The hardware matters less than you might think. A modest table lamp in the right spot will do more for a room than an expensive chandelier in the wrong one. What matters is placement, color temperature, and dimmability. Aim for warm white bulbs (2700K to 3000K) in living spaces and bedrooms, and slightly cooler tones (3500K to 4000K) in kitchens and bathrooms where you need accurate color rendering. And always, always install dimmers — they give you the flexibility to shift a room's mood from energizing to intimate with a single gesture.

The Living Room

The living room demands the most versatile lighting plan because it serves the widest range of activities: conversation, movie-watching, reading, entertaining, and simply unwinding. Start with ambient light from a ceiling fixture, a pair of floor lamps, or recessed cans — enough to see comfortably without shadows. Then add task lighting: a table lamp beside your reading chair, a floor lamp angled over a sofa corner. These focused pools of light make activities pleasant and draw the eye to intimate zones within the larger space.

Accent lighting completes the picture. Picture lights above art, a strip of LED tucked behind a floating shelf, or a candle cluster on the coffee table all add warmth and dimension. The goal is to eliminate the single-source "interrogation room" effect and replace it with a constellation of gentle light sources at different heights. When you walk into a living room and it feels instantly welcoming, layered lighting is almost always the reason.

The Bedroom

Bedroom lighting should trend toward soft and low. Overhead fixtures are useful for dressing and cleaning, but they should never be the primary light source after dark. Instead, rely on bedside table lamps or wall-mounted sconces with warm bulbs and individual switches so each person can control their own light. The ideal bedside lamp casts a cone of light that is bright enough to read by but contained enough that it does not spill across the entire room.

Consider adding a secondary ambient source — a paper lantern pendant, a strand of warm fairy lights along a headboard, or a low-wattage floor lamp in a corner — to serve as a transition between full brightness and sleep. This "in-between" light is perfect for the winding-down hour when you want the room to feel calm but not dark. If your bedroom doubles as a workspace, make sure your desk has its own dedicated task lamp so you are not relying on overhead light that washes out your screen.

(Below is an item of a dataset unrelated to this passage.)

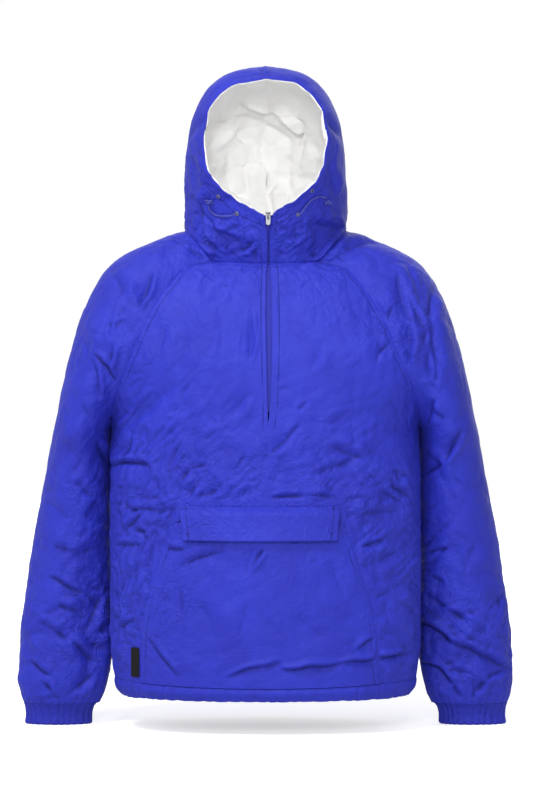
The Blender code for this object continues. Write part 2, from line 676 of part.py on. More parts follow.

Good lighting does not announce itself. It simply makes everything else in the room look — and feel — better.

The Kitchen and Dining Area

Kitchens are workspaces first, so task lighting takes priority. Under-cabinet LED strips illuminate countertops where you chop, measure, and plate without casting your own shadow. Pendant lights over an island or breakfast bar add both task illumination and visual anchoring — hang them 30 to 36 inches above the counter surface for the best balance of spread and intensity. Recessed ceiling cans provide the ambient base, but keep them on a separate dimmer from the task lights so you can lower the overall brightness during casual meals without losing counter visibility.

The dining table deserves its own lighting moment. A pendant or chandelier centered over the table creates a warm pool of light that draws people in and defines the eating zone even in an open-plan layout. Hang it approximately 30 inches above the table surface — low enough to feel intimate, high enough to avoid blocking sightlines across the table. Set it on a dimmer, and drop the intensity during dinner to shift the atmosphere from functional to convivial.

Outdoor and Transitional Spaces

Porches, patios, and balconies benefit enormously from layered light, yet they are frequently under-lit. String lights are the single most effective outdoor lighting investment: they are affordable, weatherproof, and instantly create the ambiance of a European courtyard or a summer garden party. Drape them in a gentle zigzag across a pergola, fence, or railing, and pair them with a lantern or pillar candle on the table for a grounded focal point.

For entryways and hallways — spaces you pass through rather than linger in — choose warm, inviting fixtures that make the transition from outside to inside feel welcoming. A pendant in the foyer, a sconce flanking the front door, or a table lamp on an entry console all signal warmth before you even step into the main living area. These transitional moments may seem minor, but they set the tone for every room that follows.

Lighting is not a set-it-and-forget-it element. As seasons change, days shorten, and routines shift, revisit your layers. Swap bulb temperatures, reposition a lamp, or add a string of lights to a bare corner. The best-lit homes are the ones that evolve — gently, intentionally — alongside the people who live in them.